Continuous Monitoring

periodic

Heartbeat

Transmit runtime integrity signals and execution proofs as authenticated message

integrity proof

Validate & Monitor

Verify proof, run detection checks, reset watchdog timer, periodically re-verify binary

Enforcement

Any trust violation – binary tampering, debugger attachment, instrumentation injection, expired watchdog, or failed authentication – results in immediate process termination from kernel privilege. No user-mode bypass is possible.

04

Defense Layers

Six independent protection layers operate concurrently across both privilege rings. Defeating one layer does not weaken the others.

Binary Integrity

The kernel continuously verifies the code section of the protected binary. Any modification – patches, hooks, or injected code – is detected and results in immediate termination.

Ring 0 Continuous

Anti-Debug

Multiple kernel-level checks detect attached debuggers, kernel debuggers, hardware breakpoints, and weakened system security policies. Checks run at intervals invisible to user-mode.

Ring 0 Periodic

Anti-Instrumentation

Detects and defeats dynamic binary instrumentation frameworks, hardware trace facilities, taint analysis, and memory access profiling. Operates through both kernel detection and user-mode countermeasures.

Ring 0 + Ring 3 Per-dispatch

Anti-Tamper

Integrity is woven into every operation. Execution path, control flow history, and bytecode state are continuously hashed into load-bearing cryptographic values. Tampering silently corrupts all future computation.

Ring 3 Every operation

Anti-Injection

The kernel strips dangerous access rights from any external process attempting to open handles to the protected process or its threads. Return addresses are cryptographically verified to guard against control flow hijacking.

Ring 0 On handle open

Anti-Dump

Memory scanning and process dumping are detected through integrity-verified memory regions. Environment fingerprinting detects VM and sandbox execution.

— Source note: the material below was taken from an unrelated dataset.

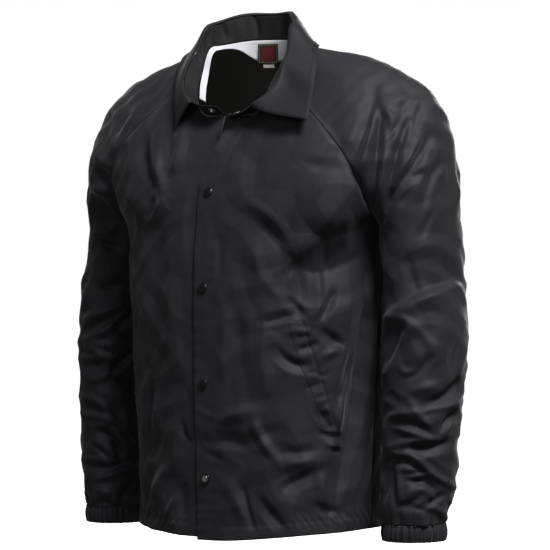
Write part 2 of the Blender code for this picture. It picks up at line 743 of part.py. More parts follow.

Private keys are scrubbed from kernel memory on system failure before crash dumps are written.

Ring 0 + Ring 3 Passive

05

Security Properties

The combination of kernel-resident private key, per-function isolation, and continuous verification produces the following guarantees.

✓ Per-Machine Binding

Each machine generates a unique asymmetric keypair from hardware identifiers. Binaries compiled for one machine cannot execute on another.

✓ Per-Function Isolation

Every protected function receives an independent cryptographic share. Recovering one function's key material does not compromise any other function.

✓ Forward Secrecy

Ephemeral key material is generated per function at compile time and wiped after use. Past sessions cannot be decrypted if the long-term key is compromised.

✓ Continuous Verification

The driver periodically re-verifies binary integrity and system security posture. Protection is not a one-time check – it is maintained throughout execution.

✓ Covert Communication

The user-kernel channel uses no named pipes, IOCTLs, or device objects. Standard monitoring tools cannot observe or intercept the protocol.

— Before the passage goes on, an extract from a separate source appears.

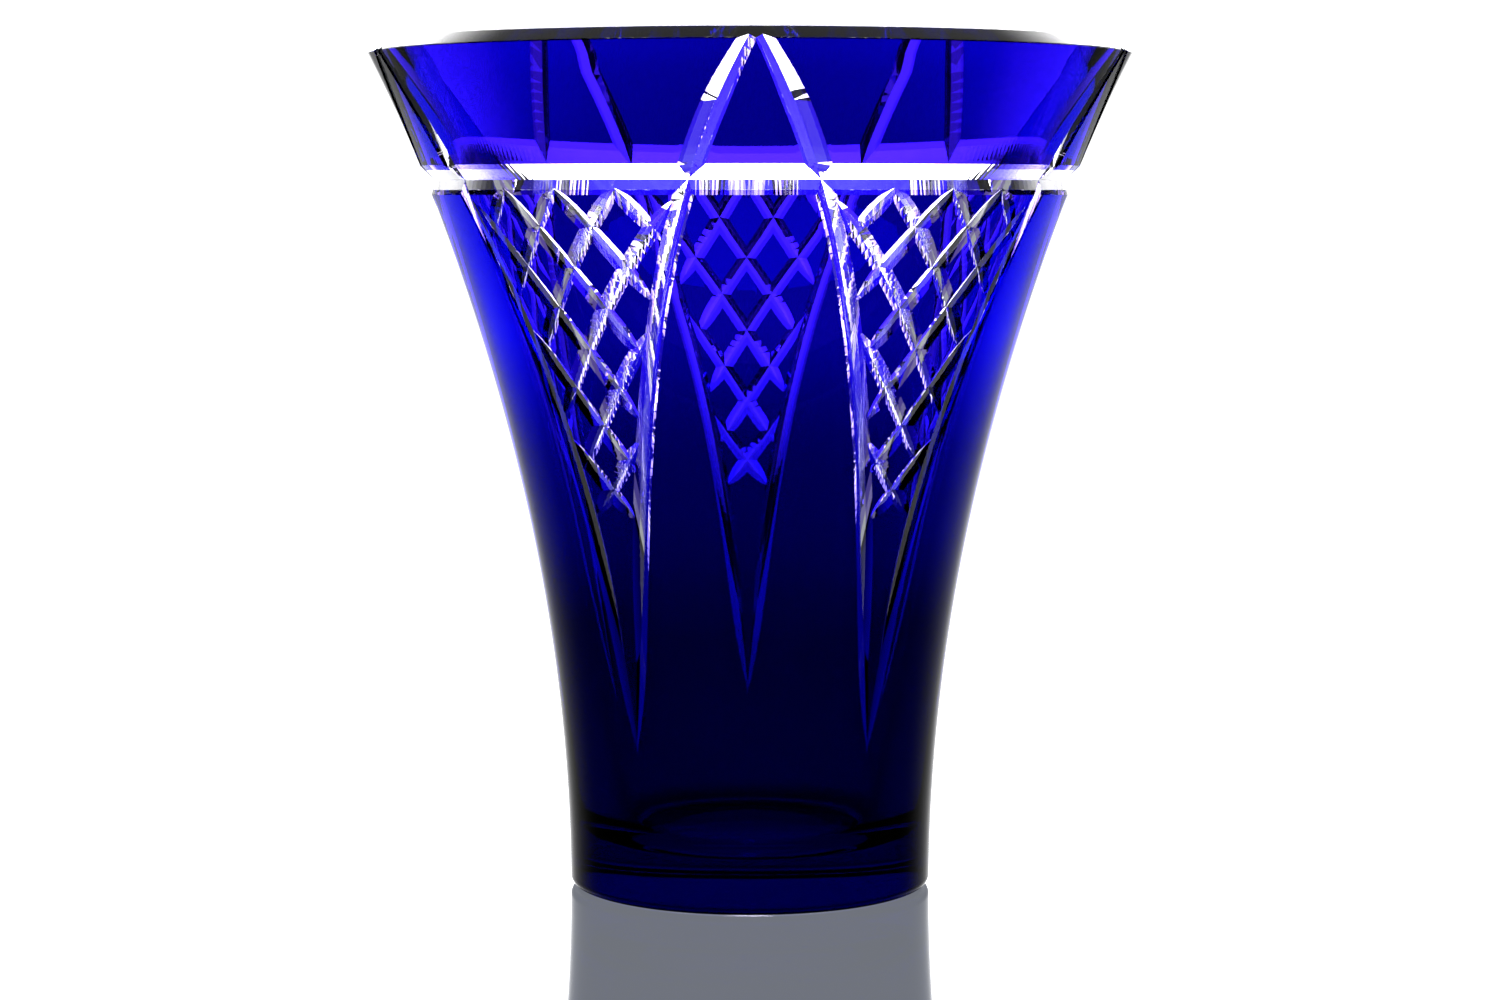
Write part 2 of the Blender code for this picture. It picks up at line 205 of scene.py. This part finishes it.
def core_profile():
    """The clear body; index 1 marks the faces that the casing covers."""
    rim_outer = outer_radius(CORNER_HEIGHT) - RIM_CHAMFER
    arc_end = math.radians(FLOOR_ARC_END)
    wall_foot = FLOOR_HEIGHT + FLOOR_ROUNDING * (1 + math.sin(arc_end))
    floor_edge = inner_radius(wall_foot) - FLOOR_ROUNDING * math.cos(arc_end)
    points = tagged([(0.0, FLOOR_HEIGHT), (floor_edge * 0.5, FLOOR_HEIGHT)], 0)
    round_center = (floor_edge, FLOOR_HEIGHT + FLOOR_ROUNDING)
    points += tagged(arc(round_center, FLOOR_ROUNDING, -90, FLOOR_ARC_END, 16), 0)
    for i in range(1, WALL_ROWS):
        z = wall_foot + (HEIGHT - 0.0008 - wall_foot) * i / WALL_ROWS
        points.append((inner_radius(z), z, 0))
    inner_center = (rim_outer - RIM_FLAT + RIM_ROUNDING, HEIGHT - RIM_ROUNDING)
    points += tagged(arc(inner_center, RIM_ROUNDING, 180, 90, 5), 0)
    outer_center = (rim_outer - CHAMFER_ROUNDING, HEIGHT - CHAMFER_ROUNDING)
    points += tagged(arc(outer_center, CHAMFER_ROUNDING, 90, 45, 2), 0)
    points.append((*chamfer_point(casing_thickness(CORNER_HEIGHT) + SEAM), 1))
    points += tagged(wall_line(1, SEAM), 1)
    foot_center = (FOOT_RADIUS - FOOT_ROUNDING, FOOT_ROUNDING)
    points += tagged(arc(foot_center, FOOT_ROUNDING - FOOT_CASING - SEAM, 0, -88, 8)[1:], 1)
    end_r = foot_center[0] - 0.0001
    points += [(end_r, FOOT_CASING + SEAM, 0), (end_r, 0.0, 0), (end_r * 0.5, 0.0, 0), (0.0, 0.0, 0)]
    return points


def casing_profile():
    """The blue casing; index 1 marks its face on the body."""
    foot_center = (FOOT_RADIUS - FOOT_ROUNDING, FOOT_ROUNDING)
    points = [(*chamfer_point(0.0), 0)]
    points += tagged(wall_line(0, 0.0), 0)
    points += tagged(arc(foot_center, FOOT_ROUNDING, 0, -88, 10)[1:], 0)
    points += tagged(arc(foot_center, FOOT_ROUNDING - FOOT_CASING, -88, 0, 8)[:-1], 1)
    points += tagged(list(reversed(wall_line(1, 0.0))), 1)
    points.append((*chamfer_point(casing_thickness(CORNER_HEIGHT)), 0))
    return points


def ring_profile():
    slope = outer_slope(RING_HEIGHT)
    bottom = (outer_radius(RING_HEIGHT) - RING_DEPTH, RING_HEIGHT)
    lip_z = RING_HEIGHT - RING_LOWER_FACE
    lip = (outer_radius(lip_z), lip_z)
    lower = (lip[0] + (lip[0] - bottom[0]) / 2, lip[1] + (lip[1] - bottom[1]) / 2)
    rise = RING_DEPTH / (1 - slope) + LIFT
    upper = (bottom[0] + rise, bottom[1] + rise)
    return tagged([upper, lower, bottom], 2)


def turned_mesh(name, profile, closed, steps, twist=0.0):
    """A mesh turned about Z from a profile; points on the axis are shared."""
    bm = bmesh.new()
    columns = []
    axis_verts = {}
    for s in range(steps):
        turn = 2 * math.pi * (s + twist) / steps
        column = []
        for k, (r, z, _) in enumerate(profile):
            if r == 0.0:
                if k not in axis_verts:
                    axis_verts[k] = bm.verts.new((0.0, 0.0, z))
                column.append(axis_verts[k])
            else:
                column.append(bm.verts.new((r * math.cos(turn), r * math.sin(turn), z)))
        columns.append(column)
    bands = len(profile) if closed else len(profile) - 1
    for s in range(steps):
        a = columns[s]
        b = columns[(s + 1) % steps]
        for k in range(bands):
            m = (k + 1) % len(profile)
            corners = [a[k], a[m], b[m], b[k]]
            unique = [v for i, v in enumerate(corners) if v not in corners[:i]]
            face = bm.faces.new(unique)
            face.material_index = profile[k][2]
    bmesh.ops.recalc_face_normals(bm, faces=bm.faces)
    mesh = bpy.data.meshes.new(name)
    bm.to_mesh(mesh)
    bm.free()
    return mesh


# Cuts

def arch_angle(z):
    t = (z - ARCH_TIP_HEIGHT) / (HEIGHT - ARCH_TIP_HEIGHT)
    return ARCH_PITCH / 2 * (1 - t) * (1 + ARCH_BULGE[0] * t + ARCH_BULGE[1] * t * t)


def blend(a, b, t):
    t = min(max(t, 0.0), 1.0)
    return a + (b - a) * t * t * (3 - 2 * t)


def above_ring(z):
    """0 below the ring cut and 1 above it."""
    return (z - RING_HEIGHT + CROSSOVER[0]) / CROSSOVER[1]


def arch_depth(z):
    """Depth of an arch's deep cut: it runs out above the low tip and is shallower again at the rim."""
    body_depth = ARCH_DEPTH * run_out(z - ARCH_LOW_END, ARCH_RUN_OUT)
    faded = (z - RIM_CUT_FADE[0]) / (RIM_CUT_FADE[1] - RIM_CUT_FADE[0])
    rim_depth = blend(1.0, RIM_CUT_SHARE, faded) * RIM_CUT_DEPTH
    return blend(body_depth, rim_depth, above_ring(z))


def bevel_depth(z):
    return BEVEL_DEPTH * run_out(z - ARCH_TIP_HEIGHT + 0.003, BEVEL_RUN_OUT)


def row_height(row):
    return LATTICE_TOP - LATTICE_PITCH * row - LATTICE_SAG * row * row * (LATTICE_ROWS - row)


def lattice_span(start):
    """First and last row of a lattice cut: it keeps inside the arches' cuts beside its field."""
    inside = []
    for i in range(-STEPS_ABOVE, round(LATTICE_ROWS / ROW_STEP) + STEPS_BELOW):
        row = i * ROW_STEP
        edge = ARCH_PITCH / 2 - arch_angle(row_height(row)) - LATTICE_MARGIN
        if abs(start + LATTICE_STEP * row) <= edge:
            inside.append(row)
    return inside[0], inside[-1]


def run_out(distance, length):
    """Share of the full depth at a distance from a cut's end, and under nothing past it."""
    if distance >= length:
        return 1.0
    if distance < 0:
        return 0.5 * distance / length
    return 1.0 - (1.0 - distance / length) ** 2


def cut_sections(places, depths, slopes):
    points = [surface_point(angle, z) for angle, z in places]
    sections = []
    for i, (angle, z) in enumerate(places):
        direction = points[min(i + 1, len(points) - 1)] - points[max(i - 1, 0)]
        normal = surface_normal(angle, z)
        across = normal.cross(direction).normalized()
        if across.dot(outward(angle + 90)) < 0:
            across.negate()
        top = points[i] + normal * LIFT
        reach = depths[i] + LIFT
        sections.append([points[i] - normal * depths[i],
                         top + across * reach * slopes[i][1],
                         top - across * reach * slopes[i][0]])
    return sections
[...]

✓ Kernel-Level Enforcement

All termination decisions execute at Ring 0 privilege. User-mode code cannot intercept, delay, or prevent enforcement actions.

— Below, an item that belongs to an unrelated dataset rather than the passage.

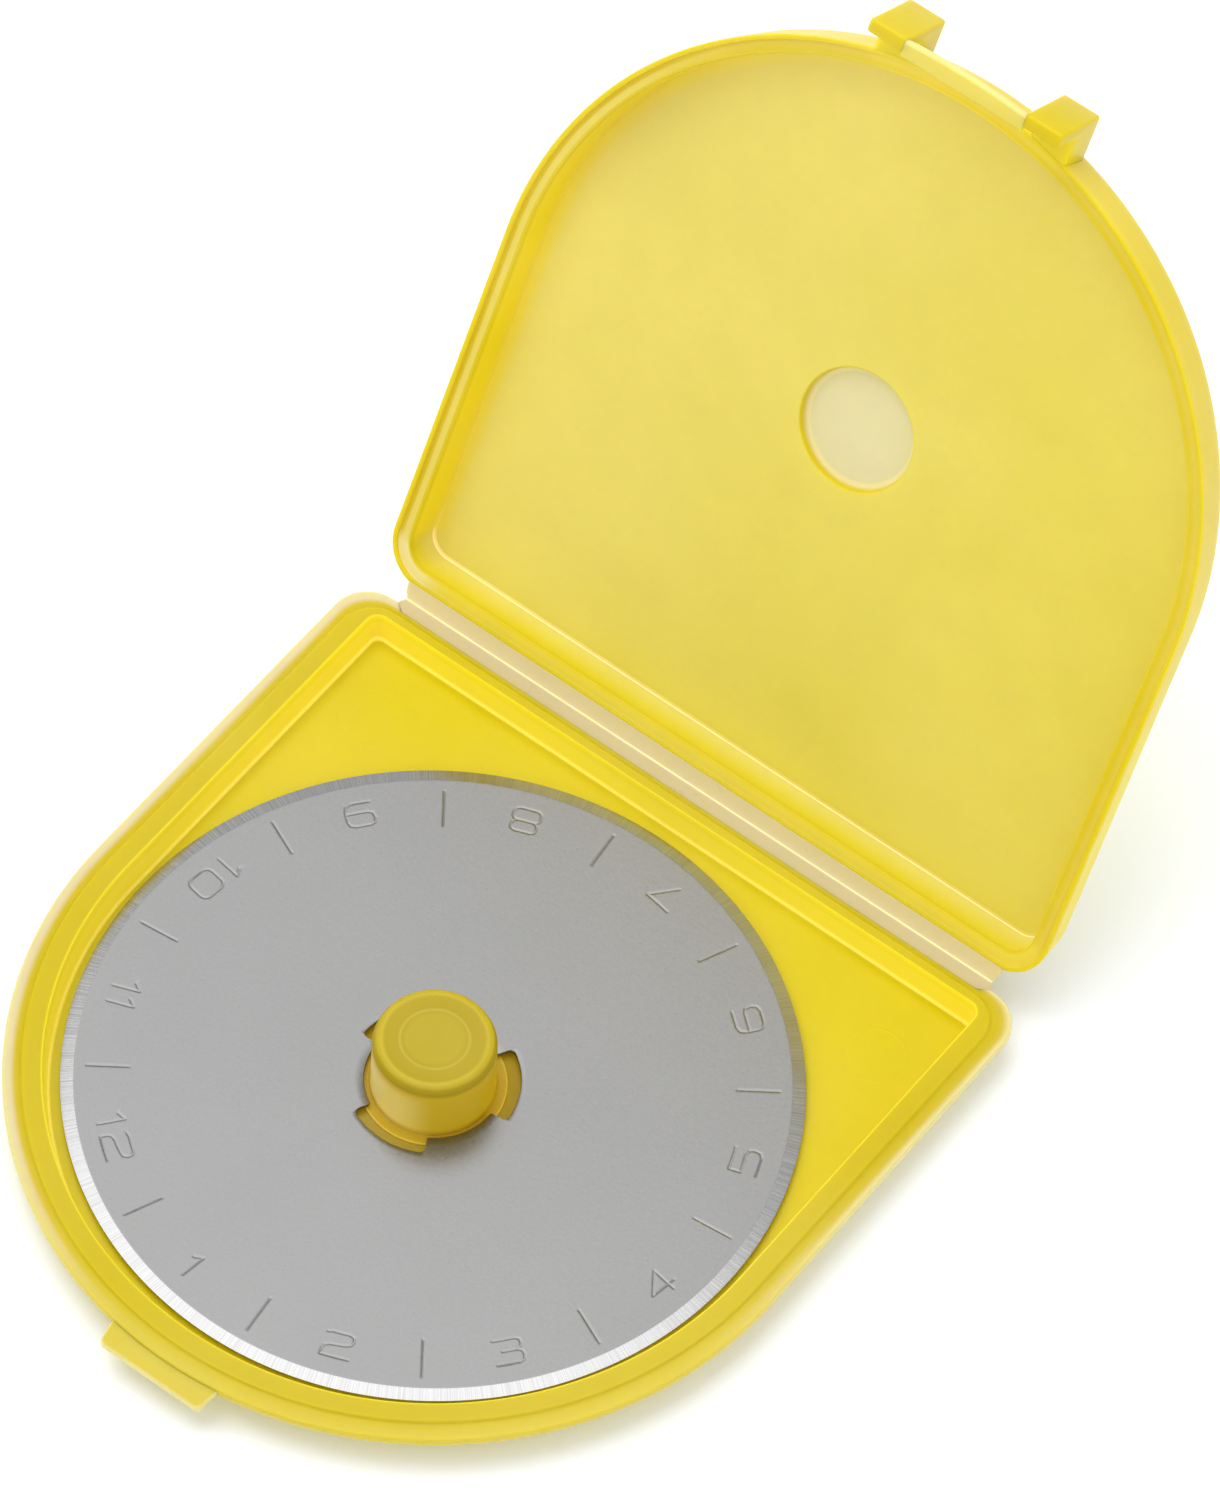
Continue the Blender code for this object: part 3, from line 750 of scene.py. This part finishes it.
GLYPHS = {
    "0": [squircle(0, 0, 1, 1, 0.26)],
    "1": [[(0.22, 0.78), (0.50, 1.0), (0.50, 0.0)]],
    "2": [[(0.02, 0.94), (0.2, 1.0), (0.80, 1.0), (0.96, 0.92), (1.0, 0.76),
           (0.94, 0.60), (0.78, 0.54), (0.22, 0.47), (0.05, 0.39), (0.0, 0.24),
           (0.0, 0.0), (1.0, 0.0)]],
    "3": [[(0.02, 1.0), (0.78, 1.0), (0.94, 0.93), (0.98, 0.77), (0.93, 0.61),
           (0.76, 0.53), (0.28, 0.53)],
          [(0.76, 0.53), (0.95, 0.45), (1.0, 0.27), (0.95, 0.08), (0.78, 0.0), (0.0, 0.0)]],
    "4": [[(0.74, 0.0), (0.74, 1.0), (0.0, 0.26), (1.0, 0.26)]],
    "5": [[(0.96, 1.0), (0.05, 1.0), (0.03, 0.56), (0.78, 0.58), (0.95, 0.50),
           (1.0, 0.30), (0.95, 0.09), (0.78, 0.0), (0.02, 0.0)]],
    "6": [[(0.92, 1.0), (0.24, 1.0), (0.06, 0.90), (0.0, 0.70), (0.0, 0.26),
           (0.06, 0.08), (0.24, 0.0), (0.78, 0.0), (0.95, 0.08), (1.0, 0.28),
           (0.95, 0.50), (0.78, 0.57), (0.02, 0.57)]],
    "7": [[(0.0, 1.0), (1.0, 1.0), (0.38, 0.0)]],
    "8": [squircle(0.04, 0.53, 0.96, 1.0, 0.19), squircle(0.0, 0.0, 1.0, 0.53, 0.21)],
    "9": [[(0.08, 0.0), (0.76, 0.0), (0.94, 0.10), (1.0, 0.30), (1.0, 0.74),
           (0.94, 0.92), (0.76, 1.0), (0.22, 1.0), (0.05, 0.92), (0.0, 0.72),
           (0.05, 0.50), (0.22, 0.43), (0.98, 0.43)]],
}
DIGIT_W, DIGIT_H, R_MID = 1.75, 1.70, 19.62
labels = []          # (centre angle, half angle, strokes in (arc mm, radius))
for hour in range(1, 13):
    text = str(hour)
    centre = math.radians(111.3 + 30.0 * (hour - 8))
    widths = [0.55 if ch == "1" else DIGIT_W for ch in text]
    gap = 0.62
    total = sum(widths) + gap * (len(text) - 1)
    at = -0.5 * total
    strokes = []
    for ch, wd in zip(text, widths):
        for line in GLYPHS[ch]:
            off = at + (0.5 * wd - 0.5 * DIGIT_W if ch == "1" else 0.0)
            strokes.append([(off + DIGIT_W * u, R_MID + DIGIT_H * (0.5 - t))
                            for u, t in line])
        at += wd + gap
    labels.append((centre, (0.5 * total + 0.35) / R_MID, strokes))
for k in range(12):
    labels.append((math.radians(126.2 - 30.0 * k), 0.26 / R_MID,
                   [[(0.0, 18.35), (0.0, 20.93)]]))

NOTCHES = (33.0, 153.0, 273.0)
BORE, NOTCH, NHALF = 4.20, 5.30, 29.5


def bore_radius(deg):
    best = BORE
    for c in NOTCHES:
        d = abs((deg - c + 180.0) % 360.0 - 180.0)
        if d < NHALF + 1.2:
            # rounded inner corner, nearly radial wall, small outer rounding
            e = NHALF - d
            if e >= 0.0:
                k = min(e / 4.0, 1.0)
                best = max(best, NOTCH - 0.42 * (1.0 - math.sqrt(1 - (1 - k) ** 2)))
            else:
                k = min(-e / 1.2, 1.0)
                best = max(best, BORE + 0.16 * (1 - k) ** 2)
    return best


angles = set(round(a, 3) for a in np.arange(0.0, 360.0, 1.5))
for c, half, _ in labels:
    d, h = math.degrees(c), math.degrees(half)
    lo, hi = d - h, d + h
    angles = {a for a in angles if not (lo - 0.4 < a + round((d - a) / 360.0) * 360.0 < hi + 0.4)}
    for a in np.linspace(lo, hi, max(int((hi - lo) / 0.155), 6)):
        angles.add(round(a % 360.0, 4))
for c in NOTCHES:
    for s in (-1, 1):
        for o in (-0.9, -0.5, -0.2, -0.04, 0.0, 0.12, 0.4, 0.9, 1.6, 2.4, 3.3):
            angles.add(round((c + s * (NHALF - o)) % 360.0, 4))
angles = sorted(angles)
keep = [angles[0]]
for a in angles[1:]:
    if a - keep[-1] > 0.035:
        keep.append(a)
theta = np.radians(np.array(keep))
bore = np.array([bore_radius(a) for a in keep])


def groove_depth(rad):
    """Depth of the stamped marks at one radius, for every column."""
    depth = np.zeros(len(theta))
    for c, half, strokes in labels:
        off = (theta - c + math.pi) % (2 * math.pi) - math.pi
        sel = np.where(np.abs(off) <= half + 1e-6)[0]
        if not len(sel):
            continue
        px = off[sel] * rad
        near = np.full(len(sel), 9.0)
        for line in strokes:
            for (ax, ay), (bx, by) in zip(line[:-1], line[1:]):
                dx, dy = bx - ax, by - ay
                t = np.clip(((px - ax) * dx + (rad - ay) * dy) / (dx * dx + dy * dy), 0, 1)
                near = np.minimum(near, np.hypot(px - ax - t * dx, rad - ay - t * dy))
        depth[sel] = np.maximum(depth[sel], np.clip(1.0 - near / 0.090, 0.0, 1.0))
    return 0.030 * depth ** 0.85


ZT, ZB = BLADE_Z + 0.30, BLADE_Z
verts, tones = [], []


def blade_row(rad, z, mask):
    rad = np.broadcast_to(rad, theta.shape)
    verts.append(np.c_[rad * np.cos(theta), rad * np.sin(theta),
                       np.broadcast_to(z, theta.shape)])
    tones.append(np.tile([mask, mask, mask, 1.0], (len(theta), 1)))


blade_row(bore, ZB + 0.04, 0.0)
blade_row(bore, ZT - 0.05, 0.0)
blade_row(bore + 0.02, ZT - 0.015, 0.0)
blade_row(bore + 0.06, ZT, 0.0)
for t in (0.25, 0.6, 1.0):
    blade_row(bore + 0.06 + (6.4 - bore - 0.06) * t, ZT, 0.0)
for rad in (9.0, 12.0, 15.0, 17.4, 18.1):
    blade_row(rad, ZT, 0.0)
for rad in np.arange(18.16, 21.10, 0.055):
    blade_row(rad, ZT - groove_depth(rad), 0.0)
for rad in (21.3, 21.62):
    blade_row(rad, ZT, 0.0)
for rad, mask in ((21.70, 0.0), (21.72, 1.0), (21.95, 1.0), (22.2, 1.0), (22.42, 1.0)):
    blade_row(rad, ZT - 0.125 * max(rad - 21.70, 0.0) / 0.80, mask)
blade_row(22.50, ZB + 0.172, 1.0)
blade_row(22.50, ZB + 0.128, 1.0)
for rad, mask in ((22.2, 1.0), (21.72, 1.0), (21.70, 0.0)):
    blade_row(rad, ZB + 0.125 * (rad - 21.70) / 0.80, mask)
for rad in (19.0, 12.0, 7.0):
    blade_row(rad, ZB, 0.0)
blade_row(bore + 0.05, ZB, 0.0)
blade = build("blade_disc", np.vstack(verts), grid((len(verts), len(theta)), close=True),
              np.vstack(tones), 32.0)
dress(blade, STEEL, "blade", "blade_steel", "rotary_blade")


# ------------------------------------------------------------- floor and light
def stage_floor():
    mesh = bpy.data.meshes.new("floor")
    s = 3.0
    mesh.from_pydata([(-s, -s, -0.00003), (s, -s, -0.00003), (s, s, -0.00003),
                      (-s, s, -0.00003)], [], [(0, 1, 2, 3)])
    obj = bpy.data.objects.new("floor", mesh)
    bpy.context.scene.collection.objects.link(obj)
    mat, tree, nodes, links, bsdf = new_material("floor_white")
    coord = nodes.new("ShaderNodeTexCoord").outputs["Object"]
    shade = ranged(nodes, links, noise(nodes, links, coord, 3.0), 0.3, 0.7, 0.970, 0.980)
    comb = nodes.new("ShaderNodeCombineColor")
    for k in range(3):
        links.new(shade, comb.inputs[k])
    cool = mixed(nodes, links, 1.0, comb.outputs[0], (0.93, 0.952, 1.0, 1.0), "MULTIPLY")
    links.new(cool, bsdf.inputs["Base Color"])
    bsdf.inputs["Roughness"].default_value = 0.9
    bsdf.inputs["Specular IOR Level"].default_value = 0.1
    bsdf.inputs["Emission Color"].default_value = (0.72, 0.82, 1.0, 1.0)
    bsdf.inputs["Emission Strength"].default_value = 0.08
    mesh.materials.append(mat)


stage_floor()


def area(name, direction, dist, size, power, colour=(1.0, 1.0, 1.0), size_y=None):
    light = bpy.data.lights.new(name, "AREA")
    light.shape = "RECTANGLE"
    light.size = size
    light.size_y = size_y or size
    light.energy = power
    light.color = colour
    obj = bpy.data.objects.new(name, light)
    d = Vector(direction).normalized()
    target = Vector((0.0, 0.012, 0.010))
    obj.location = target + d * dist
    obj.rotation_euler = (-d).to_track_quat("-Z", "Y").to_euler()
    bpy.context.scene.collection.objects.link(obj)
    return obj


# one soft box from above; a third of it only lights and does not shine in the
# steel and the gloss of the plastic
soft = area("key", (-0.27, 0.06, 0.96), 0.90, 0.84, 1.95, size_y=0.70)
soft.visible_glossy = False
area("key_shine", (-0.27, 0.06, 0.96), 0.86, 0.80, 2.8, size_y=0.67)

world = bpy.data.worlds.new("studio")
world.use_nodes = True
wt = world.node_tree
bg = wt.nodes["Background"]
# even white studio, a little dimmer behind the object
way = wt.nodes.new("ShaderNodeTexCoord")
parts = wt.nodes.new("ShaderNodeSeparateXYZ")
wt.links.new(way.outputs["Generated"], parts.inputs[0])
level = ranged(wt.nodes, wt.links, parts.outputs["Y"], 0.30, 0.75, 0.88, 0.76)
right = ranged(wt.nodes, wt.links, parts.outputs["X"], 0.25, 0.75, 0.0, 0.14)
total = wt.nodes.new("ShaderNodeMath")
total.operation = "ADD"
wt.links.new(level, total.inputs[0])
wt.links.new(right, total.inputs[1])
white = wt.nodes.new("ShaderNodeCombineColor")
for k in range(3):
    wt.links.new(total.outputs[0], white.inputs[k])
wt.links.new(white.outputs[0], bg.inputs["Color"])
bg.inputs["Strength"].default_value = 1.0
bpy.context.scene.world = world

# ---------------------------------------------------------------------- camera
cam = bpy.data.cameras.new("camera")
cam.sensor_fit = "AUTO"
cam.sensor_width = 36.0
cam.lens = 251.774
cam.clip_start = 0.01
cam.clip_end = 20.0
cam_obj = bpy.data.objects.new("camera", cam)
RX = Vector((0.7923991887, 0.6089828842, 0.0352614885))
RY = Vector((0.5196636141, -0.6436462559, -0.5618444851))
RZ = Vector((-0.31945775, 0.4635292267, -0.8264910175))
m = Matrix((RX, -RY, -RZ)).transposed().to_4x4()
m.translation = Vector((0.2002315, -0.2739983, 0.5359763))
cam_obj.matrix_world = m
bpy.context.scene.collection.objects.link(cam_obj)
bpy.context.scene.camera = cam_obj

vs = bpy.context.scene.view_settings
vs.view_transform = "Standard"
vs.look = "None"
vs.exposure = 0.0
vs.gamma = 1.0

bpy.context.view_layer.update()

✓ Split-Secret Architecture

The VM's root key is split between the binary and the driver. Neither side holds enough material to derive decryption keys independently. Both must cooperate.

✓ Mutual Authentication

Both the binary and driver prove their identity before any key material is exchanged. Neither a rogue binary nor a rogue driver can extract shares.

✓ Dual Enforcement

User-mode anti-tamper silently corrupts computation, making the point of detection ambiguous. Kernel-level violations trigger immediate termination from Ring 0. Attackers face both strategies simultaneously.

✓ Cross-Function Entanglement

Protected functions share persistent cryptographic state. Each function's execution feeds entropy into a shared accumulator. Breaking one function's protection corrupts the others.

✓ Thread Safety

All VM state is thread-local. Protected functions are fully reentrant and can execute concurrently across any number of threads without synchronization.

✓ Binary Impersonation

The binary's PE structure can be reshaped to match the forensic signatures of other commercial protectors, misdirecting automated classification tools.